Don’t give up your day job (unless you are independently wealthy or have some other means of supporting yourself). Perhaps I’ve been shaped by my own past, but I think there’s nothing romantic about financial instability. Personally, I’ve also found the structure and stimulation of a job to be very helpful for my writing. It can feel difficult to find the time, I know. But if you do a little every day, and you try to be consistent, and you don’t give up, I do believe you’ll get where
you want to eventually.
I love this line from Cory Taylor: “Writing, even if most of the time you are only doing it in your head, shapes the world, and makes it bearable.” Writing nourishes me in a way that nothing else does, and if it does that for you too, then cling to that precious feeling. Cling to it in the times when the words don’t come and the rejection and failure seem overwhelming. It will always get better.
Lastly, writers have a very special relationship with books. They say that to write you must first read, and most of us learn to write first and foremost from the books we read. What are some of your favourite books you’d recommend to your readers?
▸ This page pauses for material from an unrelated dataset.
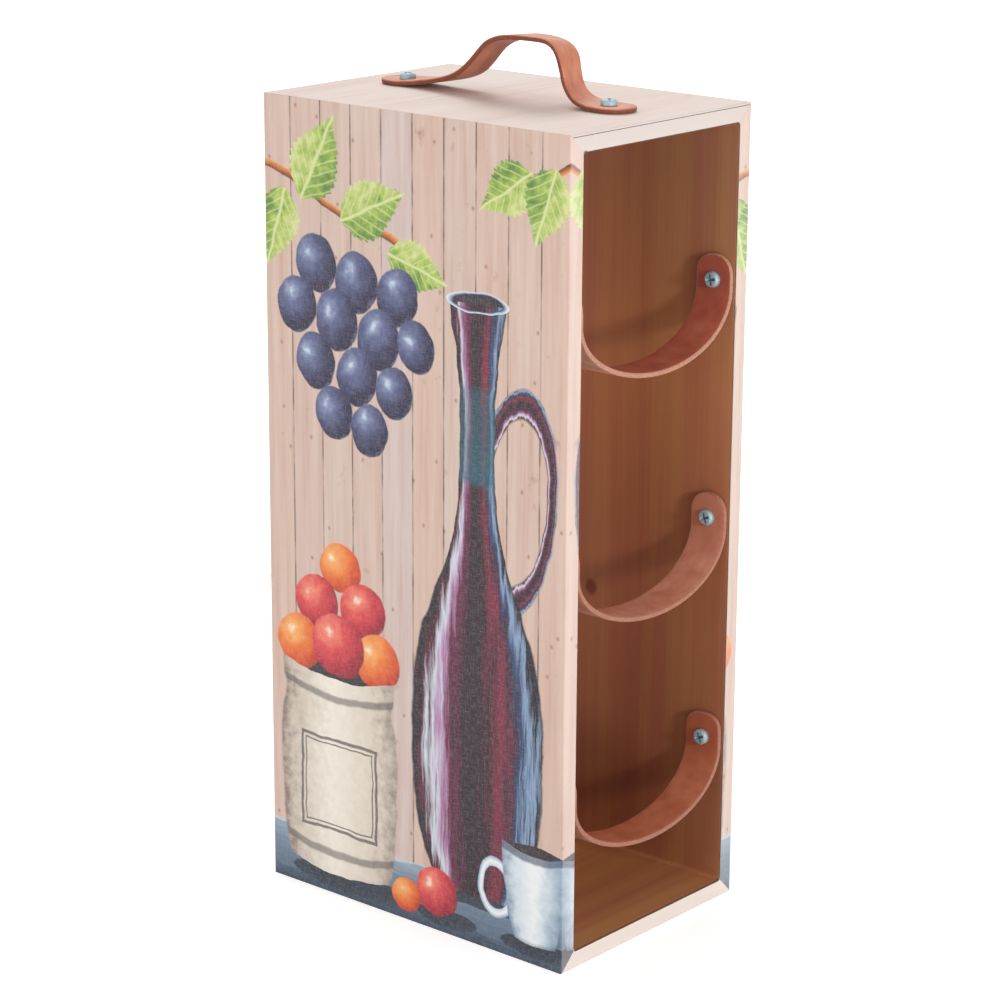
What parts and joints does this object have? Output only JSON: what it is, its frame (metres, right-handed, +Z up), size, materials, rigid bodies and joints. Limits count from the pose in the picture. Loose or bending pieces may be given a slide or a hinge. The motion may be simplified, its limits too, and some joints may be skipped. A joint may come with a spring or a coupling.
{
  "type": "wine bottle holder",
  "caption": "Upright wooden case open at front and back, with leather slings that carry bottles lying down, a leather handle on top and canvas-skinned sides.",
  "frame": {"origin": "centre of the case's underside, on the surface that it stands on", "axes": "+Z up, the front with the visible slings faces -Y, +X to the right seen from the front"},
  "size_m": [0.134, 0.19, 0.4317],
  "materials": {
    "stained_wood": "brown stain, satin",
    "whitewashed_wood": "whitewashed, matte",
    "printed_canvas": "printed canvas, matte",
    "sling_leather": "smooth, matte",
    "handle_leather": "smooth, matte",
    "zinc_plated_steel": "zinc plated"
  },
  "bodies": {
    "case": {"left_side_board": "stained_wood", "right_side_board": "stained_wood", "top_board": "whitewashed_wood", "bottom_board": "whitewashed_wood", "left_canvas_wrap": "printed_canvas", "right_canvas_wrap": "printed_canvas", "handle_strap": "handle_leather", "front_handle_screw": "zinc_plated_steel", "rear_handle_screw": "zinc_plated_steel", "front_top_screw_left": "zinc_plated_steel", "front_top_screw_right": "zinc_plated_steel", "front_middle_screw_left": "zinc_plated_steel", "front_middle_screw_right": "zinc_plated_steel", "front_bottom_screw_left": "zinc_plated_steel", "front_bottom_screw_right": "zinc_plated_steel", "rear_top_screw_left": "zinc_plated_steel", "rear_top_screw_right": "zinc_plated_steel", "rear_middle_screw_left": "zinc_plated_steel", "rear_middle_screw_right": "zinc_plated_steel", "rear_bottom_screw_left": "zinc_plated_steel", "rear_bottom_screw_right": "zinc_plated_steel"},
    "top_front": {"front_top_sling": "sling_leather"},
    "middle_front": {"front_middle_sling": "sling_leather"},
    "bottom_front": {"front_bottom_sling": "sling_leather"},
    "top_rear": {"rear_top_sling": "sling_leather"},
    "middle_rear": {"rear_middle_sling": "sling_leather"},
    "bottom_rear": {"rear_bottom_sling": "sling_leather"}
  },
  "joints": [
    {"name": "front_top_swing", "type": "hinge", "parent": "case", "child": "top_front", "pos_m": [0, -0.08365, 0.3152], "axis": [1, 0, 0], "range_deg": [-45, 45]},
    {"name": "front_middle_swing", "type": "hinge", "parent": "case", "child": "middle_front", "pos_m": [0, -0.08365, 0.19703], "axis": [1, 0, 0], "range_deg": [-45, 45]},
    {"name": "front_bottom_swing", "type": "hinge", "parent": "case", "child": "bottom_front", "pos_m": [0, -0.08365, 0.0835], "axis": [1, 0, 0], "range_deg": [-45, 45]},
    {"name": "rear_top_swing", "type": "hinge", "parent": "case", "child": "top_rear", "pos_m": [0, 0.08365, 0.3152], "axis": [1, 0, 0], "range_deg": [-45, 45]},
    {"name": "rear_middle_swing", "type": "hinge", "parent": "case", "child": "middle_rear", "pos_m": [0, 0.08365, 0.19703], "axis": [1, 0, 0], "range_deg": [-45, 45]},
    {"name": "rear_bottom_swing", "type": "hinge", "parent": "case", "child": "bottom_rear", "pos_m": [0, 0.08365, 0.0835], "axis": [1, 0, 0], "range_deg": [-45, 45]}
  ]
}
Always the hardest question because there are so many! Some favourites are: George Saunders’s Tenth of December, Yoko Ogawa’s The Diving Pool, Balzac’s Père Goriot, Rachel Cusk’s Outline, DH Lawrence’s Sons and Lovers, Wu Ming Yi’s The Man With The Compound Eyes, Chimamanda Ngozi Adichie’s Americanah, Cory Taylor’s Dying: A Memoir, Elizabeth McCracken’s The Giant’s House, Diane Cook’s Man V Nature, and Michael Cunningham’s Flesh and Blood.